5. You aren’t famous. Yeah well… you’re a writer, and even a very famous writer is often not a terribly famous person. Part of it is the advantage of not everyone knowing what you look like, and part of it is that society doesn’t read as many books as it watches movies and television shows, and part of it is that it is a great, big, diverse world and the public perception has a limited number of “fame” slots to assign to people. Those will go to actors, musicians, politicians, and media anchors first and there just aren’t a whole lot left over for writers. There are some writers who go against this trend, i.e. J.K. Rowling, but I can say from personal experience that George RR Martin can hold public events and have only a handful of people show up.

If you make this a requirement before you promote yourself, understand how high a bar you are setting. Of all the authors I read regularly, only one or two would be famous in the traditional sense, and that’s not because the rest are bad writers or don’t sell a lot of books.

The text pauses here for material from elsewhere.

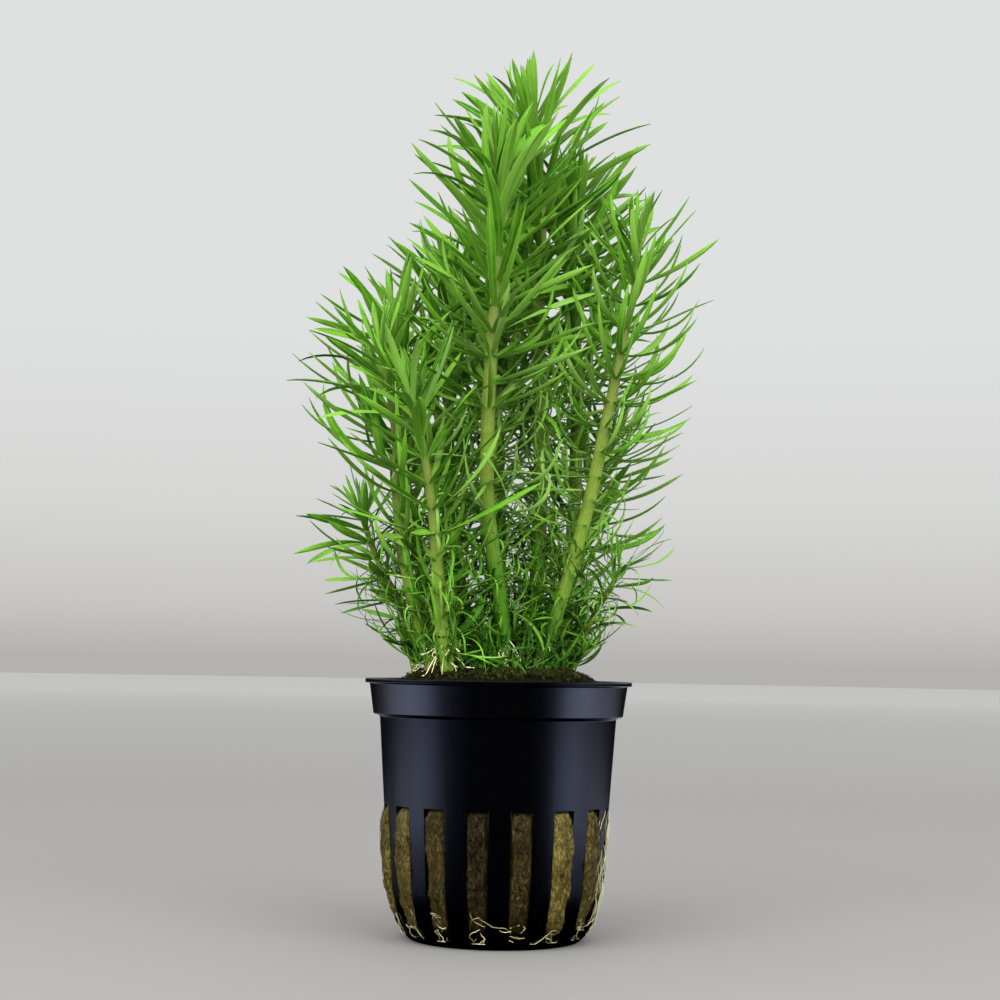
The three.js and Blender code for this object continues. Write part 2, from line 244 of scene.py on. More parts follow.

Don’t let other people define you. People in the comments will list more possible requirements, I hope. This is not an exhaustive list, but it nevertheless is enough for me to make my point: Decide for yourself what it means to “make it.” Don’t rely overmuch on what other people think. There are plenty of professional actors whose names are never written in lights. There are surgeons who save lives against the odds who are never known outside the small towns they practice in. No one is a stranger to that awkward conversation at parties that goes something like:

“What do you do?”

“I’m a <insert title>.”

“Oh, have you ever <insert well known achievement>?”

“No.”

“Oh…” *polite smile*

It happens to everyone. Most people have bosses that decide what title goes on their business cards, and it’s important to remember that you do, too. You work for yourself. You are your boss. Be as hard on yourself as you feel is necessary, but don’t seek promotions from anyone else. Only you have that power.